DATASET EXTRACT —
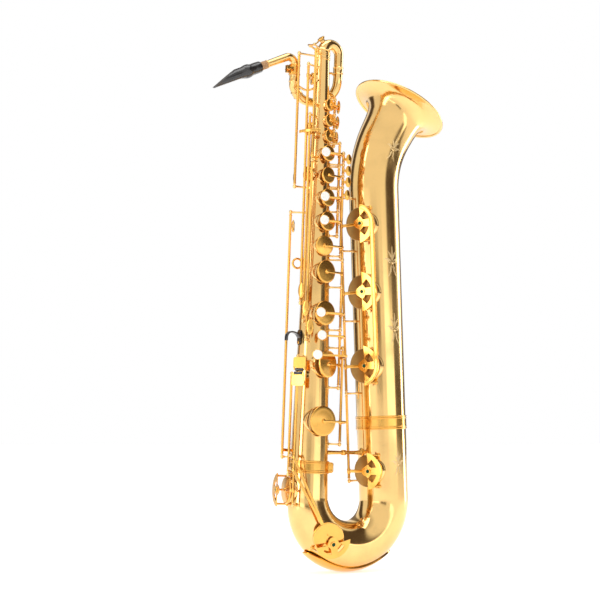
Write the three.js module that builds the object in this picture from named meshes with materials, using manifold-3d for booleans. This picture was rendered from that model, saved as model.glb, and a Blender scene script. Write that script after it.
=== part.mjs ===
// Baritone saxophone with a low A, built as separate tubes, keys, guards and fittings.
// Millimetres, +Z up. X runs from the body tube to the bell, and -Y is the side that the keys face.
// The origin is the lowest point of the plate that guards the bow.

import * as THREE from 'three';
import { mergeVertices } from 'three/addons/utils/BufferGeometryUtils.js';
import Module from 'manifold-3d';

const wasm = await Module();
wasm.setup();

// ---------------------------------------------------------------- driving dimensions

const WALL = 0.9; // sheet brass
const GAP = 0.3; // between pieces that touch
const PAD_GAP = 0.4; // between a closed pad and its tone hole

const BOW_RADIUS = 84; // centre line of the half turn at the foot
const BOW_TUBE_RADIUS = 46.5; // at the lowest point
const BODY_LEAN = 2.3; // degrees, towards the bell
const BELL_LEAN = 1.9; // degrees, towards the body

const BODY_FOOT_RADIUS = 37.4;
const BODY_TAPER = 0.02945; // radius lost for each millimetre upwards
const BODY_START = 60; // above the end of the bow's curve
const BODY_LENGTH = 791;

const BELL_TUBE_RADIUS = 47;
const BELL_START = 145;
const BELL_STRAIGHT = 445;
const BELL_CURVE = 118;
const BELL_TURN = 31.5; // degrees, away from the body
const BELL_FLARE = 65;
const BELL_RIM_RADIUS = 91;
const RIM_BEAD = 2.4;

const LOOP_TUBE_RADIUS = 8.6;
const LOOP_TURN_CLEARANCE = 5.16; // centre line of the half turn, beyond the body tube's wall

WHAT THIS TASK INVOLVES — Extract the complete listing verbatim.

FULL ANSWER —
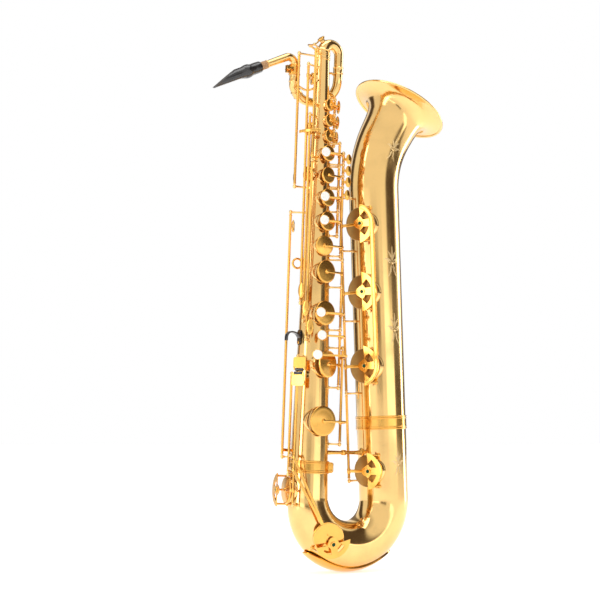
Write the three.js module that builds the object in this picture from named meshes with materials, using manifold-3d for booleans. This picture was rendered from that model, saved as model.glb, and a Blender scene script. Write that script after it.
=== part.mjs ===
// Baritone saxophone with a low A, built as separate tubes, keys, guards and fittings.
// Millimetres, +Z up. X runs from the body tube to the bell, and -Y is the side that the keys face.
// The origin is the lowest point of the plate that guards the bow.

import * as THREE from 'three';
import { mergeVertices } from 'three/addons/utils/BufferGeometryUtils.js';
import Module from 'manifold-3d';

const wasm = await Module();
wasm.setup();

// ---------------------------------------------------------------- driving dimensions

const WALL = 0.9; // sheet brass
const GAP = 0.3; // between pieces that touch
const PAD_GAP = 0.4; // between a closed pad and its tone hole

const BOW_RADIUS = 84; // centre line of the half turn at the foot
const BOW_TUBE_RADIUS = 46.5; // at the lowest point
const BODY_LEAN = 2.3; // degrees, towards the bell
const BELL_LEAN = 1.9; // degrees, towards the body

const BODY_FOOT_RADIUS = 37.4;
const BODY_TAPER = 0.02945; // radius lost for each millimetre upwards
const BODY_START = 60; // above the end of the bow's curve
const BODY_LENGTH = 791;

const BELL_TUBE_RADIUS = 47;
const BELL_START = 145;
const BELL_STRAIGHT = 445;
const BELL_CURVE = 118;
const BELL_TURN = 31.5; // degrees, away from the body
const BELL_FLARE = 65;
const BELL_RIM_RADIUS = 91;
const RIM_BEAD = 2.4;

const LOOP_TUBE_RADIUS = 8.6;
const LOOP_TURN_CLEARANCE = 5.16; // centre line of the half turn, beyond the body tube's wall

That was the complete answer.